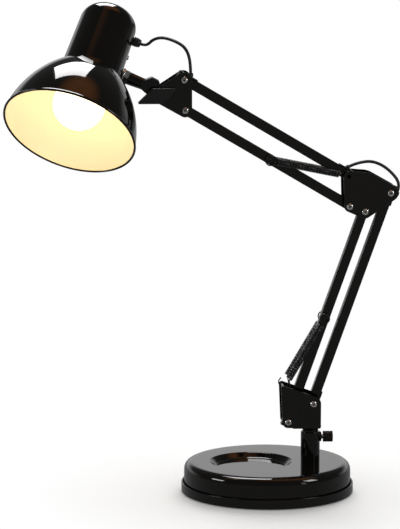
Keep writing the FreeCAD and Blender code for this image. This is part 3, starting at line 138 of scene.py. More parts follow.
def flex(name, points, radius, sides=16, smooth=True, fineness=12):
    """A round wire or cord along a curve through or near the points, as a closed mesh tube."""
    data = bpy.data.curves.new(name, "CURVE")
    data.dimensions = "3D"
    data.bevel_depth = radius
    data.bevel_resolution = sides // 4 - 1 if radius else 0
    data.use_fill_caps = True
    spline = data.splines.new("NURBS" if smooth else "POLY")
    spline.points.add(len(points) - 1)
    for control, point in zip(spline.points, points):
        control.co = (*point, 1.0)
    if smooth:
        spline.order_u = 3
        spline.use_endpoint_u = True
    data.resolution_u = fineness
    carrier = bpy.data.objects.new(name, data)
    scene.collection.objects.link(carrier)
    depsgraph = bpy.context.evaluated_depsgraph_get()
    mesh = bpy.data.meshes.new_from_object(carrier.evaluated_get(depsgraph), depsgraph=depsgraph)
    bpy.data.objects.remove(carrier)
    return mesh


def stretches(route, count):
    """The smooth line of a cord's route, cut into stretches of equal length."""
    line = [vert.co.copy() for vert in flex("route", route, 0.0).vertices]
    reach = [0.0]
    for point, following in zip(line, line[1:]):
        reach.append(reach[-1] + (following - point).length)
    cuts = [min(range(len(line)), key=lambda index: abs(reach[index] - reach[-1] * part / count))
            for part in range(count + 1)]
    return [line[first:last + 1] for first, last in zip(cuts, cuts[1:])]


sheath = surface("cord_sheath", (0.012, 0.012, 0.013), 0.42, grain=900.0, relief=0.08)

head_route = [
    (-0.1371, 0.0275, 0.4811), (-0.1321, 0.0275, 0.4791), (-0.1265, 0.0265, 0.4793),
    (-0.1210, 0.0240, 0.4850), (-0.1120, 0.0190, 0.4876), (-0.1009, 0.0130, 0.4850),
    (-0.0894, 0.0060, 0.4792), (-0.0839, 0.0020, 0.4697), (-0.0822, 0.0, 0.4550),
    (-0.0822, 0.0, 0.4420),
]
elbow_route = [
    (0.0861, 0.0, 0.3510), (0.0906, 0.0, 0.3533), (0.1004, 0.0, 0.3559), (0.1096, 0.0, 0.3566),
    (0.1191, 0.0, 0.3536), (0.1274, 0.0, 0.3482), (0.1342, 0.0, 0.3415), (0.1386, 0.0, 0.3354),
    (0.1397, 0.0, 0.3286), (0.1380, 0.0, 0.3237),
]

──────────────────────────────

Task statement:
Repeat the material above in full, exactly as it stands.

Finished task:
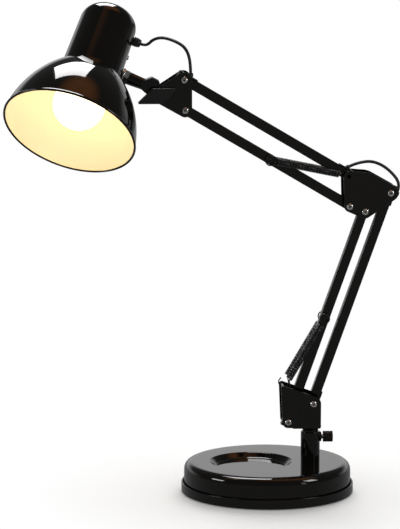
Keep writing the FreeCAD and Blender code for this image. This is part 3, starting at line 138 of scene.py. More parts follow.
def flex(name, points, radius, sides=16, smooth=True, fineness=12):
    """A round wire or cord along a curve through or near the points, as a closed mesh tube."""
    data = bpy.data.curves.new(name, "CURVE")
    data.dimensions = "3D"
    data.bevel_depth = radius
    data.bevel_resolution = sides // 4 - 1 if radius else 0
    data.use_fill_caps = True
    spline = data.splines.new("NURBS" if smooth else "POLY")
    spline.points.add(len(points) - 1)
    for control, point in zip(spline.points, points):
        control.co = (*point, 1.0)
    if smooth:
        spline.order_u = 3
        spline.use_endpoint_u = True
    data.resolution_u = fineness
    carrier = bpy.data.objects.new(name, data)
    scene.collection.objects.link(carrier)
    depsgraph = bpy.context.evaluated_depsgraph_get()
    mesh = bpy.data.meshes.new_from_object(carrier.evaluated_get(depsgraph), depsgraph=depsgraph)
    bpy.data.objects.remove(carrier)
    return mesh


def stretches(route, count):
    """The smooth line of a cord's route, cut into stretches of equal length."""
    line = [vert.co.copy() for vert in flex("route", route, 0.0).vertices]
    reach = [0.0]
    for point, following in zip(line, line[1:]):
        reach.append(reach[-1] + (following - point).length)
    cuts = [min(range(len(line)), key=lambda index: abs(reach[index] - reach[-1] * part / count))
            for part in range(count + 1)]
    return [line[first:last + 1] for first, last in zip(cuts, cuts[1:])]


sheath = surface("cord_sheath", (0.012, 0.012, 0.013), 0.42, grain=900.0, relief=0.08)

head_route = [
    (-0.1371, 0.0275, 0.4811), (-0.1321, 0.0275, 0.4791), (-0.1265, 0.0265, 0.4793),
    (-0.1210, 0.0240, 0.4850), (-0.1120, 0.0190, 0.4876), (-0.1009, 0.0130, 0.4850),
    (-0.0894, 0.0060, 0.4792), (-0.0839, 0.0020, 0.4697), (-0.0822, 0.0, 0.4550),
    (-0.0822, 0.0, 0.4420),
]
elbow_route = [
    (0.0861, 0.0, 0.3510), (0.0906, 0.0, 0.3533), (0.1004, 0.0, 0.3559), (0.1096, 0.0, 0.3566),
    (0.1191, 0.0, 0.3536), (0.1274, 0.0, 0.3482), (0.1342, 0.0, 0.3415), (0.1386, 0.0, 0.3354),
    (0.1397, 0.0, 0.3286), (0.1380, 0.0, 0.3237),
]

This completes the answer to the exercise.